__Given material__
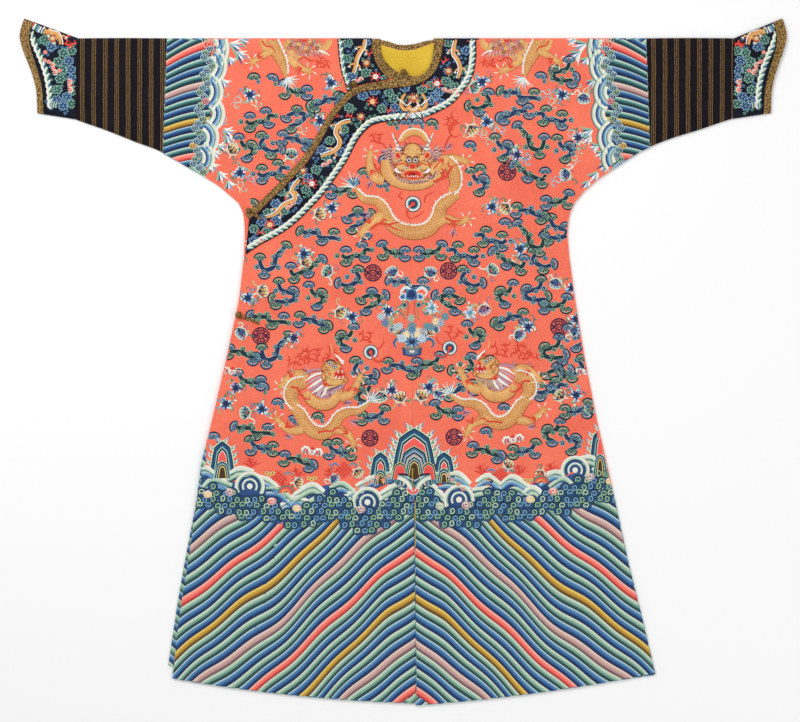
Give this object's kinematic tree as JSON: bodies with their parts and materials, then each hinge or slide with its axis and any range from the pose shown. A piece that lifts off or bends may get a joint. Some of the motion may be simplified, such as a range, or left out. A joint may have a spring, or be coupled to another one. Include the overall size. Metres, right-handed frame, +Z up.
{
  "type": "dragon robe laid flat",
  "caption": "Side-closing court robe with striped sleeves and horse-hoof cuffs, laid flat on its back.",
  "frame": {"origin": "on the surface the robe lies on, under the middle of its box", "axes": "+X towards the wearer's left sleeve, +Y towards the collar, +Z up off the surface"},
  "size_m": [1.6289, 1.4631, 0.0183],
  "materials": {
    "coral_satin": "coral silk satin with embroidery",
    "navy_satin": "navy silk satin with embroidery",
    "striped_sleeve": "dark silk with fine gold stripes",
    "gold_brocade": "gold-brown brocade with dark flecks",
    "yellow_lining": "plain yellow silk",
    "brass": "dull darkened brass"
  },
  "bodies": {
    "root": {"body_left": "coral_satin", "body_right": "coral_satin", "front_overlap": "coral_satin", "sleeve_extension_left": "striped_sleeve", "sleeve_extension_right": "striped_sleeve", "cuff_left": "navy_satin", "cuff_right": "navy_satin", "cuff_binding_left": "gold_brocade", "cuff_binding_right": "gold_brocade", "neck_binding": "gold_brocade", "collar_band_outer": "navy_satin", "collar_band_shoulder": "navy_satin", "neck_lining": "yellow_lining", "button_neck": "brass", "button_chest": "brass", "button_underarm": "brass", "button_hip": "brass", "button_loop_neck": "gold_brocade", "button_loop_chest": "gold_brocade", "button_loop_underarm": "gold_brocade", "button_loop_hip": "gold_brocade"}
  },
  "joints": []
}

__What the task requires__
Would you reproduce the material above in full, exactly as given?

__Finished exercise__
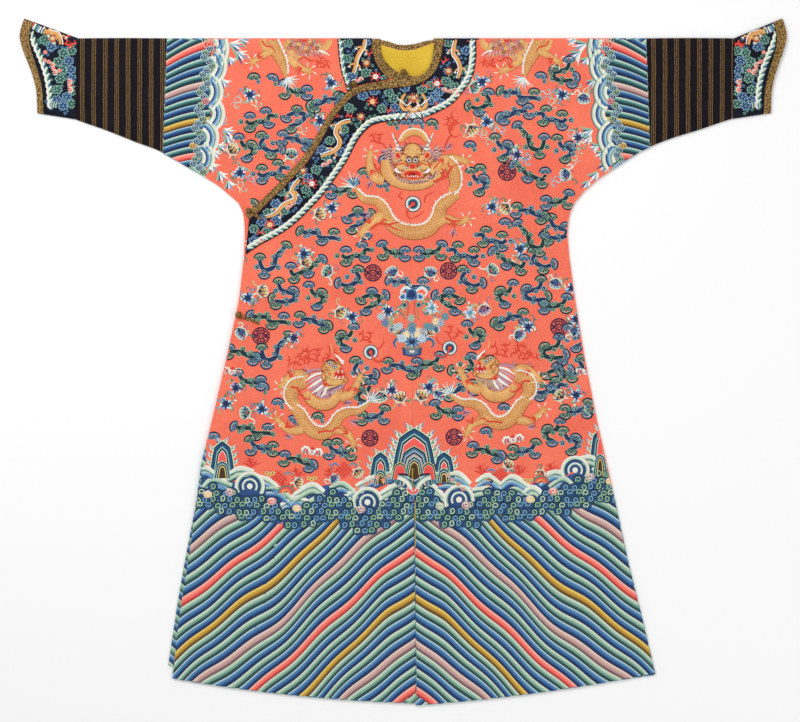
Give this object's kinematic tree as JSON: bodies with their parts and materials, then each hinge or slide with its axis and any range from the pose shown. A piece that lifts off or bends may get a joint. Some of the motion may be simplified, such as a range, or left out. A joint may have a spring, or be coupled to another one. Include the overall size. Metres, right-handed frame, +Z up.
{
  "type": "dragon robe laid flat",
  "caption": "Side-closing court robe with striped sleeves and horse-hoof cuffs, laid flat on its back.",
  "frame": {"origin": "on the surface the robe lies on, under the middle of its box", "axes": "+X towards the wearer's left sleeve, +Y towards the collar, +Z up off the surface"},
  "size_m": [1.6289, 1.4631, 0.0183],
  "materials": {
    "coral_satin": "coral silk satin with embroidery",
    "navy_satin": "navy silk satin with embroidery",
    "striped_sleeve": "dark silk with fine gold stripes",
    "gold_brocade": "gold-brown brocade with dark flecks",
    "yellow_lining": "plain yellow silk",
    "brass": "dull darkened brass"
  },
  "bodies": {
    "root": {"body_left": "coral_satin", "body_right": "coral_satin", "front_overlap": "coral_satin", "sleeve_extension_left": "striped_sleeve", "sleeve_extension_right": "striped_sleeve", "cuff_left": "navy_satin", "cuff_right": "navy_satin", "cuff_binding_left": "gold_brocade", "cuff_binding_right": "gold_brocade", "neck_binding": "gold_brocade", "collar_band_outer": "navy_satin", "collar_band_shoulder": "navy_satin", "neck_lining": "yellow_lining", "button_neck": "brass", "button_chest": "brass", "button_underarm": "brass", "button_hip": "brass", "button_loop_neck": "gold_brocade", "button_loop_chest": "gold_brocade", "button_loop_underarm": "gold_brocade", "button_loop_hip": "gold_brocade"}
  },
  "joints": []
}